Combining a deep understanding of computer-science theory with practical implementation, Butler Lampson has contributed to a remarkable range of systems that make computing as we know it today possible.

As a member of the legendary Computer Science Laboratory of the Xerox Palo Alto Research Center, Dr. Lampson’s work laid much of the foundation for today’s local area networks, client-server systems, laser printers, and editors such as Microsoft Word. He was instrumental to the group’s many breakthroughs, including the Xerox Alto and its successor, the Dorado, which proved that an IBM 370-168 class computer could be packaged to fit in an office. He helped design Interpress, a precursor to Adobe’s Postscript language.
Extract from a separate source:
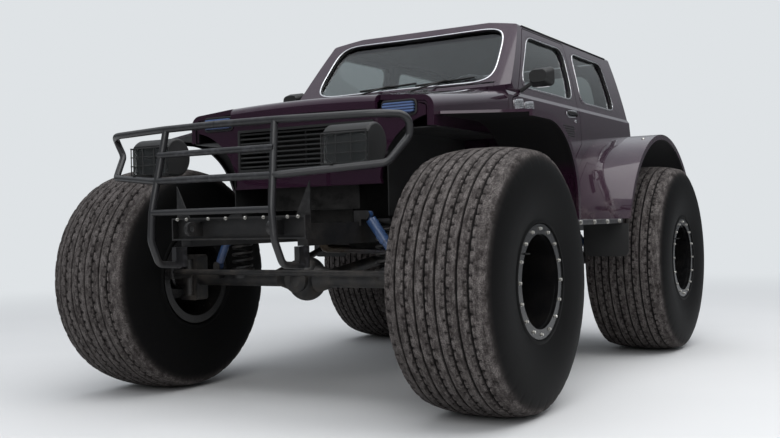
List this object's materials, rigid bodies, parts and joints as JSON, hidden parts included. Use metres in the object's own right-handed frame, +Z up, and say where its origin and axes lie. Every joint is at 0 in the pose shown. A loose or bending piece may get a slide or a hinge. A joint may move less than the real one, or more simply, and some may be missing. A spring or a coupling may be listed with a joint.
{
  "type": "monster truck",
  "caption": "Raised two-door off-roader on huge low-pressure balloon tyres, with tubular bull bar, wide wheel-arch flares, running boards, opening doors, bonnet and tailgate.",
  "frame": {"origin": "on the ground, under the middle of the vehicle's length and width", "axes": "+X forward, +Y to the vehicle's left, +Z up"},
  "size_m": [4.0937, 2.65, 2.1818],
  "materials": {
    "body_paint": "gloss plum-purple metallic paint",
    "black_steel": "satin black powder-coated steel",
    "chassis_paint": "matt black chassis paint, a little dusty",
    "underbody_paint": "black underbody coating",
    "rim_paint": "satin black painted steel rim",
    "spring_steel": "black coated spring steel",
    "damper_paint": "blue painted damper tubes",
    "cast_metal": "raw casting, dull and oily",
    "exhaust_steel": "heat-dulled steel tube",
    "tyre_rubber": "black rubber, dusty brown-grey on the tread",
    "black_plastic": "grained black moulded plastic",
    "cabin_plastic": "dark grey grained cabin plastic",
    "seat_cloth": "dark grey woven seat cloth",
    "clear_glass": "clear toughened glass, faintly grey",
    "lamp_glass": "clear ribbed lamp lens",
    "lamp_plastic": "amber and red lamp lenses"
  },
  "bodies": {
    "chassis": {"arch_liners": "black_plastic", "body_sides": "body_paint", "bull_bar": "black_steel", "coil_springs": "spring_steel", "dampers": "damper_paint", "dashboard": "cabin_plastic", "engine_block": "cast_metal", "exhaust_pipe": "exhaust_steel", "firewall": "body_paint", "floor_pan": "underbody_paint", "front_axle": "chassis_paint", "front_flares": "body_paint", "front_panel": "body_paint", "front_wings": "body_paint", "fuel_tank": "chassis_paint", "gearbox": "cast_metal", "grille": "black_plastic", "headlamp_lenses": "lamp_glass", "headlamp_pods": "black_plastic", "ladder_frame": "chassis_paint", "marker_lamps": "lamp_plastic", "mud_flaps": "black_plastic", "propeller_shafts": "chassis_paint", "quarter_glass": "clear_glass", "radiator": "cast_metal", "rear_axle": "chassis_paint", "rear_flares": "body_paint", "rear_panel": "body_paint", "roof": "body_paint", "running_boards": "black_steel", "seats": "seat_cloth", "suspension_links": "chassis_paint", "wheel_houses": "underbody_paint", "windscreen": "clear_glass"},
    "bonnet": {"bonnet": "body_paint"},
    "left_door": {"door_left": "body_paint", "door_glass_left": "clear_glass", "door_mirror_left": "black_plastic"},
    "right_door": {"door_right": "body_paint", "door_glass_right": "clear_glass", "door_mirror_right": "black_plastic"},
    "tailgate": {"tailgate": "body_paint", "tailgate_glass": "clear_glass"},
    "left_knuckle": {"steering_knuckle_left": "chassis_paint"},
    "right_knuckle": {"steering_knuckle_right": "chassis_paint"},
    "tie_rod": {"tie_rod": "chassis_paint"},
    "steering_wheel": {"steering_wheel": "cabin_plastic"},
    "wheel_front_left": {"tyre_front_left": "tyre_rubber", "rim_front_left": "rim_paint"},
    "wheel_front_right": {"tyre_front_right": "tyre_rubber", "rim_front_right": "rim_paint"},
    "wheel_rear_left": {"tyre_rear_left": "tyre_rubber", "rim_rear_left": "rim_paint"},
    "wheel_rear_right": {"tyre_rear_right": "tyre_rubber", "rim_rear_right": "rim_paint"}
  },
  "joints": [
    {"name": "left_steer", "type": "hinge", "parent": "chassis", "child": "left_knuckle", "pos_m": [1.2205, 0.86, 0.635], "axis": [0, 0, 1], "range_deg": [-22, 22]},
    {"name": "right_steer", "type": "hinge", "parent": "chassis", "child": "right_knuckle", "pos_m": [1.2205, -0.86, 0.635], "axis": [0, 0, 1], "range_deg": [-22, 22]},
    {"name": "tie_rod_eye", "type": "hinge", "parent": "left_knuckle", "child": "tie_rod", "pos_m": [1.3705, 0.86, 0.633], "axis": [0, 0, 1], "range_deg": [-22, 22]},
    {"name": "steering_wheel_turn", "type": "hinge", "parent": "chassis", "child": "steering_wheel", "pos_m": [-0.0495, 0.37, 1.64], "axis": [-0.8829, 0, 0.4695], "range_deg": [-353, 353]},
    {"name": "bonnet_hinge", "type": "hinge", "parent": "chassis", "child": "bonnet", "pos_m": [1.2825, 0, 1.488], "axis": [0, 1, 0], "range_deg": [0, 60]},
    {"name": "left_door_hinge", "type": "hinge", "parent": "chassis", "child": "left_door", "pos_m": [0.3155, 0.791, 1.3], "axis": [0, 0, -1], "range_deg": [0, 62]},
    {"name": "right_door_hinge", "type": "hinge", "parent": "chassis", "child": "right_door", "pos_m": [0.3155, -0.791, 1.3], "axis": [0, 0, 1], "range_deg": [0, 62]},
    {"name": "tailgate_hinge", "type": "hinge", "parent": "chassis", "child": "tailgate", "pos_m": [-1.7515, 0, 2.088], "axis": [0, 1, 0], "range_deg": [0, 80]},
    {"name": "front_left_wheel_spin", "type": "hinge", "parent": "left_knuckle", "child": "wheel_front_left", "pos_m": [1.2205, 1.053, 0.635], "axis": [0, 1, 0], "continuous": true},
    {"name": "front_right_wheel_spin", "type": "hinge", "parent": "right_knuckle", "child": "wheel_front_right", "pos_m": [1.2205, -1.053, 0.635], "axis": [0, 1, 0], "continuous": true},
    {"name": "rear_left_wheel_spin", "type": "hinge", "parent": "chassis", "child": "wheel_rear_left", "pos_m": [-1.3555, 1.053, 0.635], "axis": [0, 1, 0], "continuous": true},
    {"name": "rear_right_wheel_spin", "type": "hinge", "parent": "chassis", "child": "wheel_rear_right", "pos_m": [-1.3555, -1.053, 0.635], "axis": [0, 1, 0], "continuous": true}
  ],
  "couplings": [
    {"joint": "right_steer", "follows": "left_steer", "ratio": 1},
    {"joint": "tie_rod_eye", "follows": "left_steer", "ratio": -1},
    {"joint": "steering_wheel_turn", "follows": "left_steer", "ratio": 16}
  ]
}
He also has been a major contributor to the design and implementation of Mesa, Cedar, and Modula 2+ computer programming languages. This series of designs has influenced the structure of the Java programming language.

One of the designers of the SDS 940 timesharing system, Dr. Lampson was a pioneer in creating a commercial timesharing system that allowed user programming in machine language. Also a leader in computer security, he collaborated in the design of a global naming and authentication service that guided the structure for the OSF/DCE naming and authentication facilities.

Butler Lampson was born on 23 December 1943, in Washington, DC. He obtained an AB in Physics from Harvard University in 1964, and a Ph.D. in Electrical Engineering and Computer Science from the University of California at Berkeley in 1967. Currently, he is a Distinguished Engineer at Microsoft and an Adjunct Professor at MIT.

Dr. Lampson holds 24 patents on networks, security, raster printing, and transaction processing, and has published 64 papers. He is a member of the National Academy of Engineering and a Fellow of the Association for Computing Machinery (ACM) and the American Academy of Arts and Sciences. He holds honorary ScD’s from the Eidgenössische Technische Hochschule, Zürich, and the University of Bologna. He received the ACM’s Software Systems Award in 1984 for his work on the Alto, the IEEE Computer Pioneer Award in 1996, the National Computer Systems Security Award in 1998, and the Turing Award in 1992.